作品不指称朝代,却有较广泛的概括性,托言海外异域,又与现实紧密结合。国名无雷,是与理想佛地有雷国相对立的世俗世界;写臧居华、鉴清的罪恶生涯前,先叙黄标遭受和尚水华、善人管盛的迫害,而在有雷国的审判中,水华即鉴清,管盛即臧居华;管城子在国内江岛上游览时所见景致,与无雷国紫岩岛全同。这就使作品形似虚幻、 怪诞,实则赤裸裸的暴露和鞭挞现实, “紫岩句句皆真实”, “最荒唐处不荒唐”, 较之稍后的《镜花缘》,借海外奇谈来影射比附,更为直接和真实。此书对晚清大批涌现谴责小说,亦有一定先导作用。

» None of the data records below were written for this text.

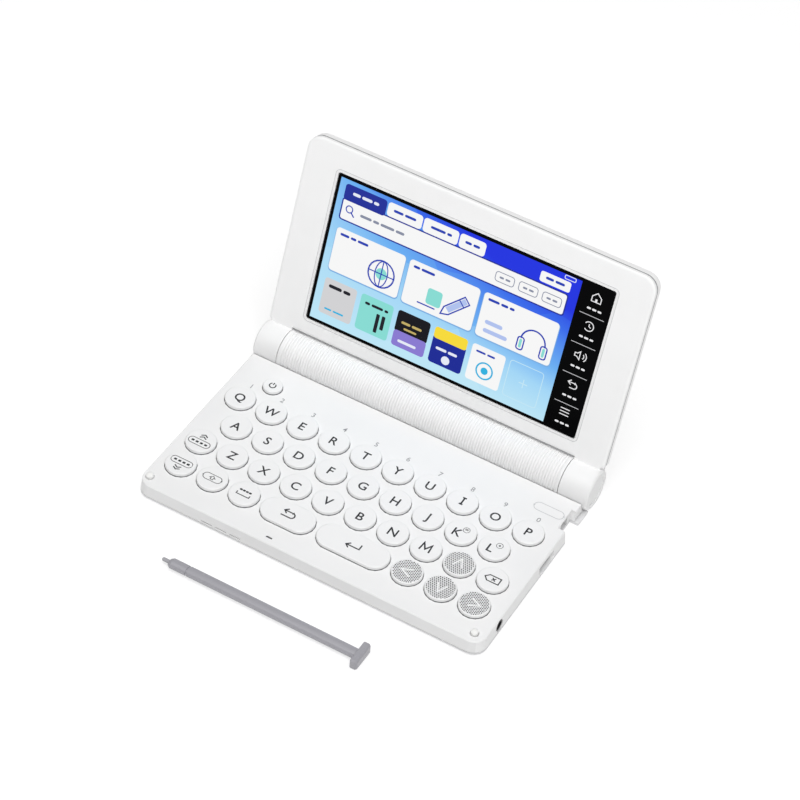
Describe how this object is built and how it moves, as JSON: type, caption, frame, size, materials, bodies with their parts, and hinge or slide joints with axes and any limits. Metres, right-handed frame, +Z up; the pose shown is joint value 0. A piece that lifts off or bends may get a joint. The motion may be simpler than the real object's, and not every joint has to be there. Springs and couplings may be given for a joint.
{
  "type": "electronic dictionary",
  "caption": "Folding handheld electronic dictionary with round keys on a thin base, a hinged lid with a wide touch display, a ribbed round hinge barrel and a loose stylus.",
  "frame": {"origin": "on the flat underside of the base, in the middle of the closed body", "axes": "+X to the right along the hinge barrel, +Y to the back, +Z up"},
  "size_m": [0.158, 0.1632, 0.1011],
  "materials": {
    "white_shell": "fine satin moulded plastic",
    "white_key": "smooth satin moulded plastic",
    "arrow_key": "satin white plastic with a fine grey print",
    "touch_glass": "polished, black printed border",
    "display": "lit display",
    "stylus_grey": "satin grey plastic",
    "white_rubber": "matt",
    "grey_rubber": "matt",
    "circuit_board": "solder mask",
    "black_plastic": "matt",
    "battery_jacket": "satin foil jacket",
    "steel": "plated"
  },
  "bodies": {
    "base": {"deck_case": "white_shell", "lower_case": "white_shell", "hinge_barrel": "white_shell", "battery_left": "battery_jacket", "battery_right": "battery_jacket", "hinge_pin_left": "steel", "hinge_pin_right": "steel", "main_board": "circuit_board", "keypad_mat": "white_rubber", "speaker": "black_plastic", "usb_socket": "steel", "headphone_jack": "black_plastic", "bumper_left": "white_rubber", "bumper_right": "white_rubber", "foot_front": "grey_rubber", "foot_rear": "grey_rubber", "stylus": "stylus_grey"},
    "lid": {"lid_front_bezel": "white_shell", "lid_back_cover": "white_shell", "touch_glass": "touch_glass", "display_panel": "display"},
    "battery_cover": {"battery_cover": "white_shell"},
    "key_q": {"key_q": "white_key"},
    "key_w": {"key_w": "white_key"},
    "key_e": {"key_e": "white_key"},
    "key_r": {"key_r": "white_key"},
    "key_t": {"key_t": "white_key"},
    "key_y": {"key_y": "white_key"},
    "key_u": {"key_u": "white_key"},
    "key_i": {"key_i": "white_key"},
    "key_o": {"key_o": "white_key"},
    "key_p": {"key_p": "white_key"},
    "key_a": {"key_a": "white_key"},
    "key_s": {"key_s": "white_key"},
    "key_d": {"key_d": "white_key"},
    "key_f": {"key_f": "white_key"},
    "key_g": {"key_g": "white_key"},
    "key_h": {"key_h": "white_key"},
    "key_j": {"key_j": "white_key"},
    "key_k": {"key_k": "white_key"},
    "key_l": {"key_l": "white_key"},
    "key_page_up": {"key_page_up": "white_key"},
    "key_z": {"key_z": "white_key"},
    "key_x": {"key_x": "white_key"},
    "key_c": {"key_c": "white_key"},
    "key_v": {"key_v": "white_key"},
    "key_b": {"key_b": "white_key"},
    "key_n": {"key_n": "white_key"},
    "key_m": {"key_m": "white_key"},
    "key_up": {"key_up": "arrow_key"},
    "key_delete": {"key_delete": "white_key"},
    "key_page_down": {"key_page_down": "white_key"},
    "key_shift": {"key_shift": "white_key"},
    "key_space": {"key_space": "white_key"},
    "key_left": {"key_left": "arrow_key"},
    "key_down": {"key_down": "arrow_key"},
    "key_right": {"key_right": "arrow_key"},
    "key_back": {"key_back": "white_key"},
    "key_enter": {"key_enter": "white_key"},
    "key_power": {"key_power": "white_key"}
  },
  "joints": [
    {"name": "lid_hinge", "type": "hinge", "parent": "base", "child": "lid", "pos_m": [0, 0.0441, 0.0085], "axis": [1, 0, 0], "range_deg": [-32.7, 107.3]},
    {"name": "battery_cover_slide", "type": "slide", "parent": "base", "child": "battery_cover", "axis": [0, 1, 0], "range_m": [0, 0.025]},
    {"name": "key_q_press", "type": "slide", "parent": "base", "child": "key_q", "axis": [0, 0, -1], "range_m": [0, 0.001], "stiffness_N_per_m": 400, "springref_m": -0.0005},
    {"name": "key_w_press", "type": "slide", "parent": "base", "child": "key_w", "axis": [0, 0, -1], "range_m": [0, 0.001], "stiffness_N_per_m": 400, "springref_m": -0.0005},
    {"name": "key_e_press", "type": "slide", "parent": "base", "child": "key_e", "axis": [0, 0, -1], "range_m": [0, 0.001], "stiffness_N_per_m": 400, "springref_m": -0.0005},
    {"name": "key_r_press", "type": "slide", "parent": "base", "child": "key_r", "axis": [0, 0, -1], "range_m": [0, 0.001], "stiffness_N_per_m": 400, "springref_m": -0.0005},
    {"name": "key_t_press", "type": "slide", "parent": "base", "child": "key_t", "axis": [0, 0, -1], "range_m": [0, 0.001], "stiffness_N_per_m": 400, "springref_m": -0.0005},
    {"name": "key_y_press", "type": "slide", "parent": "base", "child": "key_y", "axis": [0, 0, -1], "range_m": [0, 0.001], "stiffness_N_per_m": 400, "springref_m": -0.0005},
    {"name": "key_u_press", "type": "slide", "parent": "base", "child": "key_u", "axis": [0, 0, -1], "range_m": [0, 0.001], "stiffness_N_per_m": 400, "springref_m": -0.0005},
    {"name": "key_i_press", "type": "slide", "parent": "base", "child": "key_i", "axis": [0, 0, -1], "range_m": [0, 0.001], "stiffness_N_per_m": 400, "springref_m": -0.0005},
    {"name": "key_o_press", "type": "slide", "parent": "base", "child": "key_o", "axis": [0, 0, -1], "range_m": [0, 0.001], "stiffness_N_per_m": 400, "springref_m": -0.0005},
    {"name": "key_p_press", "type": "slide", "parent": "base", "child": "key_p", "axis": [0, 0, -1], "range_m": [0, 0.001], "stiffness_N_per_m": 400, "springref_m": -0.0005},
    {"name": "key_a_press", "type": "slide", "parent": "base", "child": "key_a", "axis": [0, 0, -1], "range_m": [0, 0.001], "stiffness_N_per_m": 400, "springref_m": -0.0005},
    {"name": "key_s_press", "type": "slide", "parent": "base", "child": "key_s", "axis": [0, 0, -1], "range_m": [0, 0.001], "stiffness_N_per_m": 400, "springref_m": -0.0005},
    {"name": "key_d_press", "type": "slide", "parent": "base", "child": "key_d", "axis": [0, 0, -1], "range_m": [0, 0.001], "stiffness_N_per_m": 400, "springref_m": -0.0005},
    {"name": "key_f_press", "type": "slide", "parent": "base", "child": "key_f", "axis": [0, 0, -1], "range_m": [0, 0.001], "stiffness_N_per_m": 400, "springref_m": -0.0005},
    {"name": "key_g_press", "type": "slide", "parent": "base", "child": "key_g", "axis": [0, 0, -1], "range_m": [0, 0.001], "stiffness_N_per_m": 400, "springref_m": -0.0005},
    {"name": "key_h_press", "type": "slide", "parent": "base", "child": "key_h", "axis": [0, 0, -1], "range_m": [0, 0.001], "stiffness_N_per_m": 400, "springref_m": -0.0005},
    {"name": "key_j_press", "type": "slide", "parent": "base", "child": "key_j", "axis": [0, 0, -1], "range_m": [0, 0.001], "stiffness_N_per_m": 400, "springref_m": -0.0005},
    {"name": "key_k_press", "type": "slide", "parent": "base", "child": "key_k", "axis": [0, 0, -1], "range_m": [0, 0.001], "stiffness_N_per_m": 400, "springref_m": -0.0005},
    {"name": "key_l_press", "type": "slide", "parent": "base", "child": "key_l", "axis": [0, 0, -1], "range_m": [0, 0.001], "stiffness_N_per_m": 400, "springref_m": -0.0005},
    {"name": "key_page_up_press", "type": "slide", "parent": "base", "child": "key_page_up", "axis": [0, 0, -1], "range_m": [0, 0.001], "stiffness_N_per_m": 400, "springref_m": -0.0005},
    {"name": "key_z_press", "type": "slide", "parent": "base", "child": "key_z", "axis": [0, 0, -1], "range_m": [0, 0.001], "stiffness_N_per_m": 400, "springref_m": -0.0005},
    {"name": "key_x_press", "type": "slide", "parent": "base", "child": "key_x", "axis": [0, 0, -1], "range_m": [0, 0.001], "stiffness_N_per_m": 400, "springref_m": -0.0005},
    {"name": "key_c_press", "type": "slide", "parent": "base", "child": "key_c", "axis": [0, 0, -1], "range_m": [0, 0.001], "stiffness_N_per_m": 400, "springref_m": -0.0005},
    {"name": "key_v_press", "type": "slide", "parent": "base", "child": "key_v", "axis": [0, 0, -1], "range_m": [0, 0.001], "stiffness_N_per_m": 400, "springref_m": -0.0005},
    {"name": "key_b_press", "type": "slide", "parent": "base", "child": "key_b", "axis": [0, 0, -1], "range_m": [0, 0.001], "stiffness_N_per_m": 400, "springref_m": -0.0005},
    {"name": "key_n_press", "type": "slide", "parent": "base", "child": "key_n", "axis": [0, 0, -1], "range_m": [0, 0.001], "stiffness_N_per_m": 400, "springref_m": -0.0005},
    {"name": "key_m_press", "type": "slide", "parent": "base", "child": "key_m", "axis": [0, 0, -1], "range_m": [0, 0.001], "stiffness_N_per_m": 400, "springref_m": -0.0005},
    {"name": "key_up_press", "type": "slide", "parent": "base", "child": "key_up", "axis": [0, 0, -1], "range_m": [0, 0.001], "stiffness_N_per_m": 400, "springref_m": -0.0005},
    {"name": "key_delete_press", "type": "slide", "parent": "base", "child": "key_delete", "axis": [0, 0, -1], "range_m": [0, 0.001], "stiffness_N_per_m": 400, "springref_m": -0.0005},
    {"name": "key_page_down_press", "type": "slide", "parent": "base", "child": "key_page_down", "axis": [0, 0, -1], "range_m": [0, 0.001], "stiffness_N_per_m": 400, "springref_m": -0.0005},
    {"name": "key_shift_press", "type": "slide", "parent": "base", "child": "key_shift", "axis": [0, 0, -1], "range_m": [0, 0.001], "stiffness_N_per_m": 400, "springref_m": -0.0005},
    {"name": "key_space_press", "type": "slide", "parent": "base", "child": "key_space", "axis": [0, 0, -1], "range_m": [0, 0.001], "stiffness_N_per_m": 400, "springref_m": -0.0005},
    {"name": "key_left_press", "type": "slide", "parent": "base", "child": "key_left", "axis": [0, 0, -1], "range_m": [0, 0.001], "stiffness_N_per_m": 400, "springref_m": -0.0005},
    {"name": "key_down_press", "type": "slide", "parent": "base", "child": "key_down", "axis": [0, 0, -1], "range_m": [0, 0.001], "stiffness_N_per_m": 400, "springref_m": -0.0005},
    {"name": "key_right_press", "type": "slide", "parent": "base", "child": "key_right", "axis": [0, 0, -1], "range_m": [0, 0.001], "stiffness_N_per_m": 400, "springref_m": -0.0005},
    {"name": "key_back_press", "type": "slide", "parent": "base", "child": "key_back", "axis": [0, 0, -1], "range_m": [0, 0.001], "stiffness_N_per_m": 400, "springref_m": -0.0005},
    {"name": "key_enter_press", "type": "slide", "parent": "base", "child": "key_enter", "axis": [0, 0, -1], "range_m": [0, 0.001], "stiffness_N_per_m": 400, "springref_m": -0.0005},
    {"name": "key_power_press", "type": "slide", "parent": "base", "child": "key_power", "axis": [0, 0, -1], "range_m": [0, 0.001], "stiffness_N_per_m": 400, "springref_m": -0.0005}
  ]
}
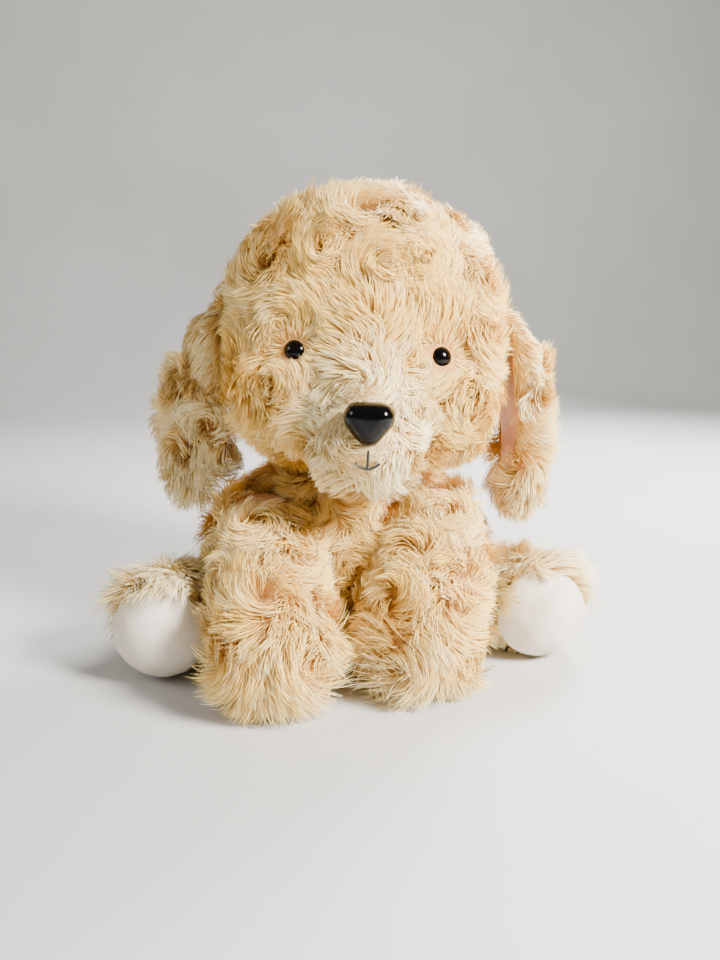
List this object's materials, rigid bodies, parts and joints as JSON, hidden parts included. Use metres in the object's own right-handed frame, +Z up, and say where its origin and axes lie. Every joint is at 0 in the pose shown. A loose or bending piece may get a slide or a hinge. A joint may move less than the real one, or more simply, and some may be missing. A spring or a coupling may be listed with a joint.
{
  "type": "plush dog",
  "caption": "Seated plush puppy with a round head, long hanging ears, stuffed legs that rest on the floor, velour soles and a short tail.",
  "frame": {"origin": "centre of the flat underside of the seat", "axes": "+Z up, -Y the way the dog faces, +X to the dog's own left"},
  "size_m": [0.238, 0.2019, 0.2334],
  "materials": {
    "fur": "long curled silky plush, golden tan",
    "pale_fur": "long curled silky plush, pale cream",
    "velour": "short-pile velour, off-white",
    "satin": "smooth satin, peach",
    "fibre": "loose polyester fibre, white",
    "black_gloss": "polished, black",
    "clear_plastic": "moulded, milky",
    "black_thread": "twisted embroidery thread, black",
    "seam_thread": "twisted sewing thread, tan",
    "pouch_cloth": "plain woven cotton, undyed",
    "label_tape": "woven ribbon, white, blank"
  },
  "bodies": {
    "body": {"chest_panel": "fur", "seat_panel": "fur", "back_panel_right": "fur", "back_panel_left": "fur", "body_filling": "fibre", "bean_pouch": "pouch_cloth", "beans": "clear_plastic", "closing_seam": "seam_thread", "care_label": "label_tape"},
    "neck": {"neck_filling": "fibre"},
    "head": {"head_side_right": "fur", "head_side_left": "fur", "head_gusset": "fur", "muzzle": "pale_fur", "head_filling": "fibre", "eye_right": "black_gloss", "eye_left": "black_gloss", "eye_washer_right": "clear_plastic", "eye_washer_left": "clear_plastic", "nose": "black_gloss", "nose_washer": "clear_plastic", "mouth_stitch": "black_thread"},
    "ear_right": {"ear_right_fur": "fur", "ear_right_lining": "satin"},
    "ear_left": {"ear_left_fur": "fur", "ear_left_lining": "satin"},
    "front_leg_right": {"front_leg_right_outer": "fur", "front_leg_right_inner": "fur", "front_leg_right_filling": "fibre"},
    "front_leg_left": {"front_leg_left_outer": "fur", "front_leg_left_inner": "fur", "front_leg_left_filling": "fibre"},
    "hind_leg_right": {"hind_leg_right_top": "fur", "hind_leg_right_bottom": "fur", "hind_leg_right_filling": "fibre", "sole_right": "velour"},
    "hind_leg_left": {"hind_leg_left_top": "fur", "hind_leg_left_bottom": "fur", "hind_leg_left_filling": "fibre", "sole_left": "velour"},
    "tail": {"tail_panel_right": "fur", "tail_panel_left": "fur", "tail_filling": "fibre"}
  },
  "joints": [
    {"name": "neck_turn", "type": "hinge", "parent": "body", "child": "neck", "pos_m": [0.00625, 0.002, 0.106], "axis": [0, 0, 1], "range_deg": [-14, 14], "stiffness_Nm_per_rad": 0.6},
    {"name": "head_nod", "type": "hinge", "parent": "neck", "child": "head", "pos_m": [0.00625, 0.002, 0.106], "axis": [1, 0, 0], "range_deg": [-10, 8], "stiffness_Nm_per_rad": 1.5},
    {"name": "ear_right_lift", "type": "hinge", "parent": "head", "child": "ear_right", "pos_m": [-0.06454, 0.0019, 0.19157], "axis": [0.0785, 0.9969, 0], "range_deg": [0, 75]},
    {"name": "ear_left_lift", "type": "hinge", "parent": "head", "child": "ear_left", "pos_m": [0.08682, -0.01001, 0.18441], "axis": [-0.0785, -0.9969, 0], "range_deg": [0, 75]},
    {"name": "front_leg_right_lift", "type": "hinge", "parent": "body", "child": "front_leg_right", "pos_m": [-0.0455, -0.033, 0.064], "axis": [-1, 0, 0], "range_deg": [0, 20], "stiffness_Nm_per_rad": 0.5},
    {"name": "front_leg_left_lift", "type": "hinge", "parent": "body", "child": "front_leg_left", "pos_m": [0.0455, -0.033, 0.064], "axis": [-1, 0, 0], "range_deg": [0, 20], "stiffness_Nm_per_rad": 0.5},
    {"name": "hind_leg_right_spread", "type": "hinge", "parent": "body", "child": "hind_leg_right", "pos_m": [-0.058, -0.006, 0.019], "axis": [0, 0, -1], "range_deg": [0, 20], "stiffness_Nm_per_rad": 0.4},
    {"name": "hind_leg_left_spread", "type": "hinge", "parent": "body", "child": "hind_leg_left", "pos_m": [0.058, -0.006, 0.019], "axis": [0, 0, 1], "range_deg": [0, 20], "stiffness_Nm_per_rad": 0.4},
    {"name": "tail_wag", "type": "hinge", "parent": "body", "child": "tail", "pos_m": [0, 0.05, 0.024], "axis": [0, 0, 1], "range_deg": [-30, 30], "stiffness_Nm_per_rad": 0.05}
  ]
}
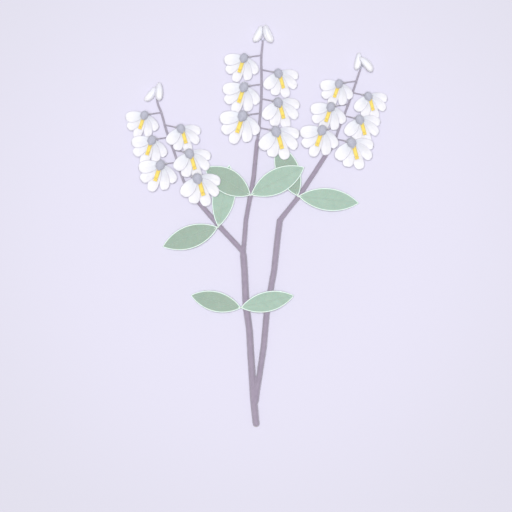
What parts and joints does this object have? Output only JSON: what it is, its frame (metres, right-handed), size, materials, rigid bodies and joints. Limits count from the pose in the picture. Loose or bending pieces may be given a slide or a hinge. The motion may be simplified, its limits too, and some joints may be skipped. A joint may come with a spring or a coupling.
{
  "type": "flowering deutzia branch",
  "caption": "Cut deutzia branch lying flat, with a forked stem, paired pointed leaves and racemes of nodding white flowers with yellow stamens.",
  "frame": {"origin": "middle of the branch's bounding box, on the table it lies on", "axes": "+Y up the branch from its cut end to its tips, +Z away from the table, +X to the right as the flowers are seen from above"},
  "size_m": [0.1574, 0.2416, 0.0134],
  "materials": {
    "bark": "matt young bark with fine down",
    "flower_stalk": "matt felted stalk and cups",
    "petal": "soft satin petal",
    "stamen": "matt pollen-dusted",
    "leaf": "matt leaf rough with fine hairs"
  },
  "bodies": {
    "root": {"woody_stem": "bark", "raceme_stalk_left": "flower_stalk", "corolla_left_1": "petal", "stamens_left_1": "stamen", "corolla_left_2": "petal", "stamens_left_2": "stamen", "corolla_left_3": "petal", "stamens_left_3": "stamen", "corolla_left_4": "petal", "stamens_left_4": "stamen", "corolla_left_5": "petal", "stamens_left_5": "stamen", "corolla_left_6": "petal", "stamens_left_6": "stamen", "bud_left_1": "petal", "bud_left_2": "petal", "raceme_stalk_centre": "flower_stalk", "corolla_centre_1": "petal", "stamens_centre_1": "stamen", "corolla_centre_2": "petal", "stamens_centre_2": "stamen", "corolla_centre_3": "petal", "stamens_centre_3": "stamen", "corolla_centre_4": "petal", "stamens_centre_4": "stamen", "corolla_centre_5": "petal", "stamens_centre_5": "stamen", "corolla_centre_6": "petal", "stamens_centre_6": "stamen", "bud_centre_1": "petal", "bud_centre_2": "petal", "raceme_stalk_right": "flower_stalk", "corolla_right_1": "petal", "stamens_right_1": "stamen", "corolla_right_2": "petal", "stamens_right_2": "stamen", "corolla_right_3": "petal", "stamens_right_3": "stamen", "corolla_right_4": "petal", "stamens_right_4": "stamen", "corolla_right_5": "petal", "stamens_right_5": "stamen", "corolla_right_6": "petal", "stamens_right_6": "stamen", "bud_right_1": "petal", "bud_right_2": "petal", "leaf_low_left": "leaf", "leaf_low_right": "leaf", "leaf_centre_left": "leaf", "leaf_centre_right": "leaf", "leaf_left_out": "leaf", "leaf_left_up": "leaf", "leaf_right_out": "leaf", "leaf_right_up": "leaf"}
  },
  "joints": []
}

孙楷第先生说此书“似仿《希夷梦》而文甚拙。” (《中国通俗小说书目》) 《海游记序》则标榜“此书洗尽故套”,但模仿之迹是有的,其写徐公子因受臧居华等迫害而流落外地,后来做了苗王,作者用意在“表其乐以酬善”,但不如写臧等“彰其丑以惩恶”真实,作者自己亦说: “苗岛条条有渺茫”,其间对征战的描写,亦陈陈相因,颇属累赘。但总的看,全书构思颇精巧,文字甚凝炼,虽无委婉细腻的描绘,而突出对人对事的交代,仍给人留下较深的印象。如写香客管盛对黄标的讹诈,先通过黄标之口说: “尚有些铜锡器可卖。”天寒时写他搬出三脚大铜盆取暖,继写管盛恼他检举拾刀,到船上大骂,并前舱后舱走了一次, 最后写他诬良为盗,所开列失单的物件正是黄标船上的,细针密线,笔不落空。尽管如此,仍嫌过于简略,序中说: “书成时颇多趣语,因限于梓费,删改从朴,惜哉!”这当是真实的。